Hawaii in the 1970’s was in turmoil, as native Hawaiians began to embrace their heritage, taking a page from Native American and Indigenous Peoples movements to seek Hawaiian sovereignty. Locals, as those whose families have lived in Hawaii for generations are known, are often of mixed ethnicities – Hawaii’s famous melting pot. Less welcome than Asian and Pacific peoples, Caucasians and military families often struggle with racism and discrimination directed towards them. Africans and African Americans are rara avis in Island life.
..when I look back on my years in Hawaii, I realize how truly lucky I was to have been raised there. Hawai'i's spirit of tolerance might not have been perfect or complete, but it was — and is — real. The opportunity that Hawai'i offered — to experience a variety of cultures in a climate of mutual respect — became an integral part of my world view, and a basis for the values that I hold most dear.
Punahou School was built by missionaries from New England in 1841 so that they wouldn’t have to send their children around the Horn back to the US for their education. Children would be gone for years, sometimes never making it back home to see their parents. Over the next 100 years the school grew to become the best college prep school in the West; it still ranks in the top 10 in the USA. I feel certain that Obama’s family chose to send their son back to Honolulu so that he could attend this school, a sacrifice gladly made. My father also chose to stay on in Honolulu and send us to Punahou, so that his children would have the opportunity for the best education he could provide.

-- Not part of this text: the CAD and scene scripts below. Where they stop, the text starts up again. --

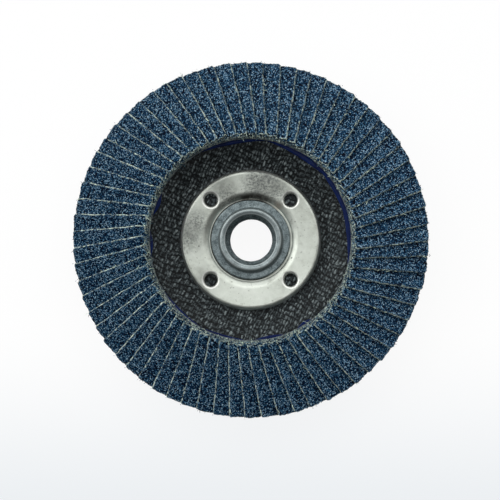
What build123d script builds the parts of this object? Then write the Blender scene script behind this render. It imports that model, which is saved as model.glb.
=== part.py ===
from build123d import *
import math
import os

# Screw-on flap disc for an angle grinder: a conical (type 29) disc with its own threaded hub.
# It lies flap side up. Z is the spindle axis and the rear end of the hub stands on Z = 0.
# Sizes are in millimetres and degrees. Clockwise is as seen from the flap side.

# Flaps: leaves of abrasive cloth that overlap like shingles
disc_diameter = 115.0        # over the outer corners of the flaps
flap_count = 67
flap_width = 16.0
flap_length = 24.0
flap_thickness = 1.0
flap_fall = 12.5             # the centre line of a flap falls this much towards the rim
flap_clearance = 0.03        # between neighbours at the inner end, where they are tightest
rim_opening = 0.35           # added to that clearance at the rim, where the flaps fan open
first_flap_angle = 88.0      # from the X axis to the centre line of the first flap
flaps_per_node = 2

# Adhesive bed: epoxy that holds the feet of the flaps
bed_thickness = 0.8
bed_inner_diameter = 62.6
bed_outer_diameter = 100.0
foot_depth = 0.4             # how much of a flap's foot the bed takes up

# Backing plate: a pressed fibreglass saucer
plate_diameter = 102.0
plate_thickness = 3.0
plate_hole_diameter = 22.23
plate_flat_diameter = 48.0   # the level middle, measured at its front surface
plate_knee_diameter = 63.0   # where the wall turns over into the cone
plate_dish = 4.5             # the middle lies this far below the knee
plate_bend_radius = 4.0
plate_edge_radius = 0.4

# Front flange: a pressed steel ring that clamps the plate from the flap side
flange_diameter = 45.0
flange_thickness = 1.0
flange_rise = 1.2            # at the rim, its face stands this far off the plate
flange_dish = 0.3            # the face falls this much from the rim to the funnel
flange_seat_diameter = 26.8  # the level seat under the collar of the hub
flange_funnel_diameter = 30.6
flange_bend_radius = 0.8
flange_funnel_round = 2.0    # where the face turns down into the funnel
drawn_hole_diameter = 4.0
drawn_hole_circle = 36.2
drawn_hole_count = 4
drawn_hole_angle = 45.0      # from the X axis to the first of them
drawn_hole_wall = 0.7
drawn_hole_round = 0.9

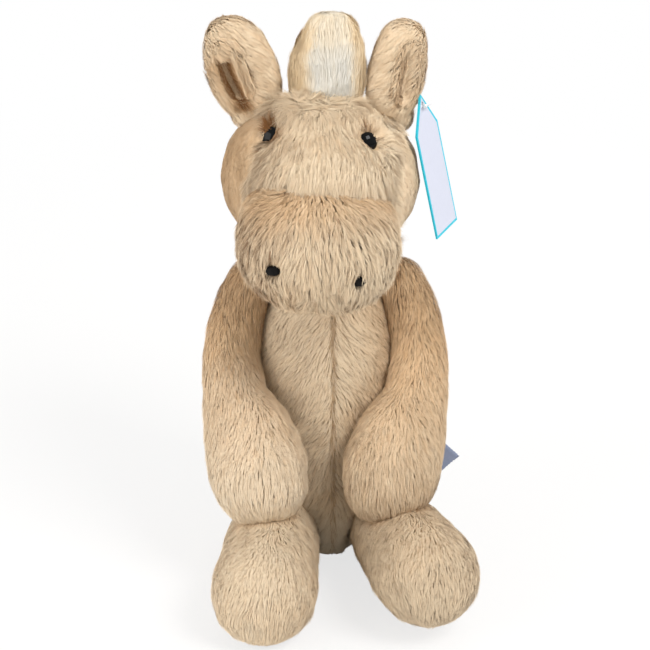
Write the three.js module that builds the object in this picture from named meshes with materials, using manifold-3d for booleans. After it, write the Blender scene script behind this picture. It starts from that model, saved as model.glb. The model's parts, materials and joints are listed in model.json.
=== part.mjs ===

Chapel is required for all at Punahou, but it is non-denominational. Christian, Jew, Muslim, Hindu, Toaist, Shintoist, Buddhist, Mormon: all meet together in the chapel over the lily pond. In this setting Obama was intent on finding his place in the world.
I believe that the carefree childhood I experienced in Hawaii, and the wonderful education that I received at Punahou, should not be left to the luck of the draw, but should rather be every child’s birthright. I believe that only in a country in which we can appreciate differences of race and religion and ethnicity, while still insisting on our common humanity, will my own soul feel rested.
Aloha is the core of Hawaiian expression. As children we lived and breathed it every day. Lanakila Brandt, the noted Hawaiian Kahuna, gave a wonderful definition of Aloha in an issue of the Whole Earth Review in 2000.:
Aloha is a meaningful expression of the spirit. Although the word is Hawaiian, its message is universal...love, enriched by tenderness, compassion, consideration, charity and understanding.
Aloha is all of the above, and much more. Aloha is that innate quality which permits us, whatever our circumstances, to revel in the inalienable wealth with which our benevolent god(s) have endowed us....It is communicating with, and receiving inner guidance from, the Earth, the sea, the winds and the sky, from the creatures that swim, crawl, and walk.
Aloha is .... the urgent message of the spirit touches the greatest and the least, equally and impartially...and all are enriched, both those who give, and those who receive.
Aloha is "a complex and important word" of near unlimited powers. But its greatest power and beauty is that, by whatever name, we all have it! We need only to open the floodgates and let it flow; let it inundate all within our individual spheres. Then truly will each of us be living within "that internal paradise, the spirit of aloha."
Barack Obama’s Hawaii connection runs deep. I see that internal paradise that lights the way, and I feel that the deep response he arouses is in large part due to the spirit of Aloha.